As worrisome as these developments are to a vulnerable global economy—not to mention the human toll that may result—the market impact may be modest. Global stock markets’ past response to U.S. military strikes has been negative, but short in duration. There is a long history of U.S. missile strikes outside of declared war in the past 30 years which we can use to assess the potential market impact of these types of geopolitical events.

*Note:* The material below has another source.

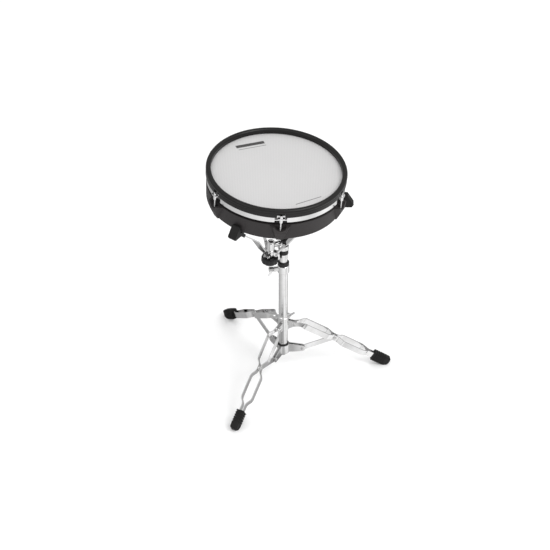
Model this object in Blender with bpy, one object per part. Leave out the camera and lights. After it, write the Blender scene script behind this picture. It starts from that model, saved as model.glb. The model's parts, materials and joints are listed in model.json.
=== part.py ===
"""A drum practice pad with a mesh head, held in a basket on a folding tripod stand.

Metres, +Z up, one object for each separate piece. The stand is laid out about the axis of its
main tube. At the end the whole model moves sideways, so that the origin is the centre of the
model's box on the floor. +X points almost along one leg, and -Y is the player's side.
"""

from math import cos, pi, radians, sin, tan

import bmesh
import bpy
import numpy as np
from mathutils import Matrix, Quaternion, Vector

MM = 0.001
GAP = 0.3 * MM                       # kept between pieces that touch
MERGE = 0.001 * MM

# --- the main tube and what is on it -------------------------------------------------------
TUBE_RADIUS = 11.1 * MM
TUBE_WALL = 1.2 * MM
TUBE_BOTTOM = 50.0 * MM
TUBE_TOP = 304.0 * MM
MAST_RADIUS = 9.52 * MM
MAST_WALL = 1.2 * MM
MAST_BOTTOM = 160.0 * MM
COLLAR_BORE = TUBE_RADIUS + GAP
MAST_BORE = MAST_RADIUS + GAP
BRACE_COLLAR = (50.0 * MM, 75.0 * MM)
LEG_COLLAR = (120.0 * MM, 158.0 * MM)
CLAMP = (287.2 * MM, 307.4 * MM)
BUSHING = (307.8 * MM, 316.5 * MM)
MAST_RING = (339.4 * MM, 350.8 * MM)
TILTER_BLOCK = (351.1 * MM, 362.0 * MM)
BLOCK_RADIUS = 12.5 * MM
BOLT_RADIUS = 3.0 * MM
BOLT_BORE = BOLT_RADIUS + GAP

# --- the legs, in each leg's own plane: (distance from the tube's axis, height) -------------
LEG_AZIMUTHS = (3.9, 123.9, 243.9)
COLLAR_BOLT_AZIMUTH = 63.9
CLAMP_BOLT_AZIMUTH = 190.0
LEG_PIVOT = (26.5 * MM, 134.0 * MM)
LEG_SLOPE = radians(31.5)
SLOPE_START = 49.3 * MM
NECK_HALF_WIDTH = 5.5 * MM
STRIP_HALF_WIDTH = 7.5 * MM
STRIP_THICKNESS = 2.0 * MM
STRIP_PLAN = (                       # (distance from the tube, half of the spread of the two strips)
    (19.5 * MM, 6.0 * MM),
    (40.0 * MM, 6.0 * MM),
    (53.0 * MM, 13.2 * MM),
    (108.0 * MM, 13.2 * MM),
    (119.0 * MM, 3.7 * MM),
    (133.0 * MM, 3.7 * MM),
    (145.0 * MM, 13.2 * MM),
    (195.0 * MM, 13.2 * MM),
    (207.0 * MM, 3.9 * MM),
    (236.0 * MM, 3.9 * MM),
)
WAIST_DISTANCE = 126.0 * MM
PIN_RADIUS = 2.0 * MM
PIN_BORE = PIN_RADIUS + GAP
BRACE_PIVOT = (47.0 * MM, 59.0 * MM)
BRACE_HALF_WIDTH = 6.5 * MM
BRACE_HALF_THICKNESS = 1.2 * MM
BRACE_EYE_RADIUS = 8.2 * MM
BRACE_EYE_BORE = 5.2 * MM            # wide, so that the folding brace clears the waist rivet
FOOT_START = 223.0 * MM
FOOT_LENGTH = 47.0 * MM
FOOT_HALF_HEIGHT = 13.0 * MM
FOOT_HALF_WIDTH = 9.5 * MM
FOOT_RIBS = 5
FOOT_RIB_PITCH = 6.0 * MM
FOOT_RIB_DEPTH = 1.5 * MM

# --- the tilter and the basket --------------------------------------------------------------
HINGE_HEIGHT = 372.0 * MM
HINGE_AZIMUTH = radians(30.0)
TILT = radians(7.1)
SHAFT_OFFSET = 33.9 * MM             # from the tube's axis back along the hinge
SHAFT_RADIUS = 5.0 * MM
SHAFT_BORE = SHAFT_RADIUS + GAP
HINGE_BOLT_RADIUS = 3.5 * MM
HINGE_LUG = (-12.4 * MM, -7.4 * MM)  # along the hinge, from the tube's axis
HINGE_EYE_RADIUS = 6.4 * MM
HUB = (-29.0 * MM, -10.2 * MM)       # heights in the basket are measured from the hinge
TILTER_HEAD = (-9.8 * MM, 11.0 * MM)
NUT = (-47.6 * MM, -31.8 * MM)
NUT_RADIUS = 20.0 * MM
ARM_ANGLES = (-121.5, -1.5, 118.5)
ARM_PIVOT = (15.0 * MM, -22.0 * MM)
ARM_ELBOW = (72.0 * MM, 63.0 * MM)
ARM_END = (150.0 * MM, 136.2 * MM)
ARM_HALF_THICKNESS = 1.5 * MM
GRIP_HALF_WIDTH = 10.0 * MM

# --- the pad: radii, and heights down from the top of its rim -------------------------------
PAD_HEIGHT = 224.4 * MM              # from the hinge, along the basket's shaft
LUG_ANGLES = tuple(-86.15 + 60.0 * index for index in range(6))
ROD_CIRCLE = 158.0 * MM
ROD_RADIUS = 2.25 * MM
ROD_BORE = 2.7 * MM
RIM_BEAD_CENTRE = 150.4 * MM
RIM_BEAD_RADIUS = 5.8 * MM
MESH_TOP = -12.9 * MM
SHELL_TOP = -39.8 * MM
SHELL_BOTTOM = -80.5 * MM
SHELL_RADIUS = 154.6 * MM
SHELL_WALL = 3.0 * MM
EAR = (-19.5 * MM, -16.7 * MM)
EAR_HALF_WIDTH = 7.6 * MM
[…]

Markets and U.S. missile strikes*

Markets and U.S. missile strikes

The global stock market reaction was mixed—roughly half of the days after the event seeing losses but the other half flat or showing gains—not a pattern we can take much stock in. Larger losses of around 5% took place when the strikes occurred during the Asian financial crisis in 1998 and the global financial crisis in 2008. Oil prices and the U.S. stock market volatility index tended to rise; while gold futures, the U.S. dollar and bond yields were little changed.
Hopefully, a military escalation will be avoided. But, should one occur, the market reaction may be short and brief.

So what?

U.S. stocks have made little headway over the past 18 months; and with indexes around the highs of the recent range, another pullback is possible. Continued trade uncertainty and the potential for a limited Fed response could weigh on stocks in the near term; while an easing of trade tensions could keep the rally alive.

Market Update

Stocks ran mostly in place this week, consolidating June’s rebound and awaiting word from an expected weekend meeting between the Chinese and U.S. leadership at the G20 summit. Monday exhibited this wait-and-see attitude with a -0.2% move while money flowed into Treasury bonds to push the 10-year yield down to 2%. Note: the yield was 3% as recently as December; so this has been a major move in interest rates over the past several months. Tuesday saw stocks lose -1% as a couple of Federal Reserve members expressed caution about a July cut in rates while new home sales showed a notable decline. Stocks posted another flat session Wednesday with strong earnings from semiconductor firm Micron (MU) providing support for the Nasdaq. Slight optimism in Thursday trade with stocks pushing upward by +0.4%. Friday delivered good news for banks as they cleared Federal Reserve stress tests. On the other side, the Chicago Purchasing Manager’s Index (PMI) showed contracting economic conditions in the midwest. The mixed news fed into the market’s overall caution ahead of the weekend’s meeting between President Trump and Chinese leader Xi Jinping. The market is expecting/hoping for at least a resumption of trade talks coming out of this meeting. A surge at the end of the day, perhaps due to the annual rebalancing of index holdings, pushed the S&P to a +0.6% finish.

Stocks held last week’s gains for the most part in a largely consolidating week. The S&P 500 (SPY) dipped -0.34% while the Nasdaq 100 (QQQ) slipped -0.75%. Recently lagging small-cap stocks (IWM) found buyers to add +1.01%.